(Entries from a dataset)
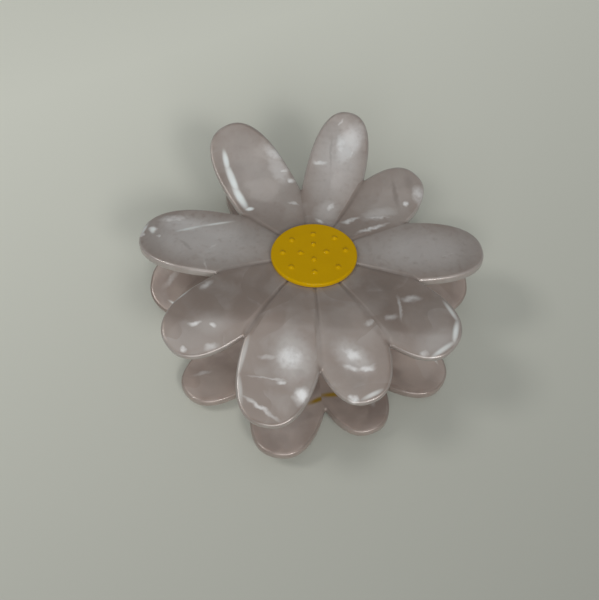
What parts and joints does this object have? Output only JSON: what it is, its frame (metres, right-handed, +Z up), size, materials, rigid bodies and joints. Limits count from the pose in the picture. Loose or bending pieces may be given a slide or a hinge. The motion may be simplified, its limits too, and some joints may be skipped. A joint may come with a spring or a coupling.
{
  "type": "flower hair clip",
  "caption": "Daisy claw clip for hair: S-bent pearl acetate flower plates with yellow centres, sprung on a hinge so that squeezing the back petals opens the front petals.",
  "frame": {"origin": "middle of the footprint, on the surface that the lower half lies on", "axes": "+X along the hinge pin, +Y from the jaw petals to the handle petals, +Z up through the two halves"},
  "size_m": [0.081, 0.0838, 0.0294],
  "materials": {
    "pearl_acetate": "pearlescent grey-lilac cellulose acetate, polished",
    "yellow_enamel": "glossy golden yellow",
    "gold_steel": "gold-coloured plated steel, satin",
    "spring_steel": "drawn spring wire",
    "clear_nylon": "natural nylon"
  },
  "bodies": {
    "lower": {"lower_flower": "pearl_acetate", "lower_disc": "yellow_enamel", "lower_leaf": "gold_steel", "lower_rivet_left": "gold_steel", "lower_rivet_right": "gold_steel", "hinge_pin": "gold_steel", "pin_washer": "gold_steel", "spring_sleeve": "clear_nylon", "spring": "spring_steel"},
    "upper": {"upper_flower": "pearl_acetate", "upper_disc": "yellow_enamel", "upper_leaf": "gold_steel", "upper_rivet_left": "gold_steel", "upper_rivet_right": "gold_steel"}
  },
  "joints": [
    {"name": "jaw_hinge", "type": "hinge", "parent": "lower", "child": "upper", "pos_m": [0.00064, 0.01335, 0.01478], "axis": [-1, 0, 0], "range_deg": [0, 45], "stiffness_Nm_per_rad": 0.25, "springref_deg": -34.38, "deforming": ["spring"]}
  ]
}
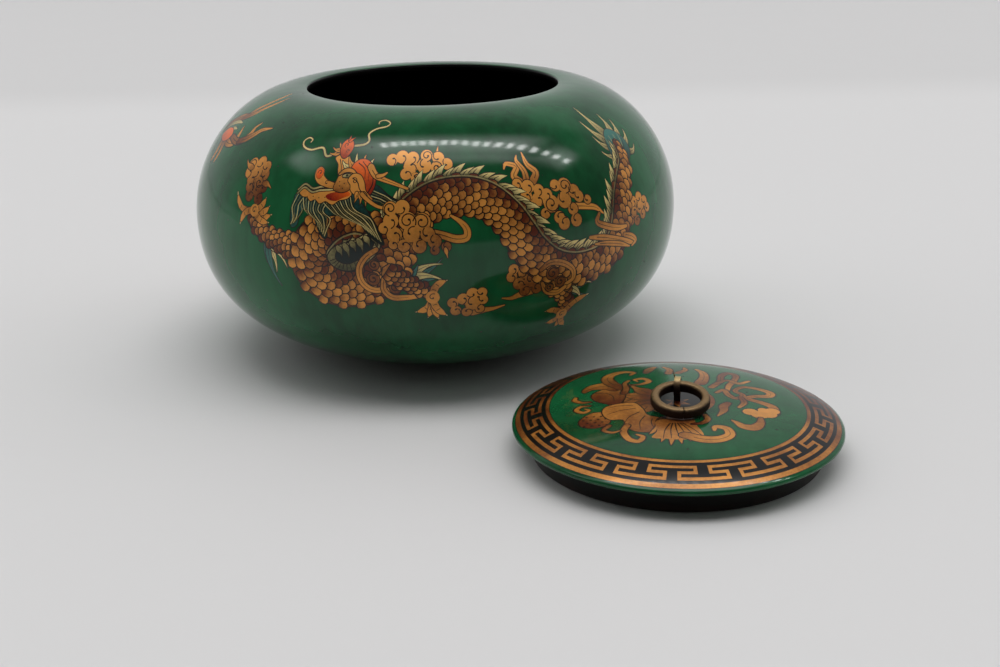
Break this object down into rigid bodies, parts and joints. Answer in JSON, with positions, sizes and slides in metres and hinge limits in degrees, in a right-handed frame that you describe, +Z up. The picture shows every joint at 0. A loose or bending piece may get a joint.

◆ Objective ◆
Check each line in the listing above for the string "bodies", then report how many lines contain it, with no other text.

◆ The completed task ◆
3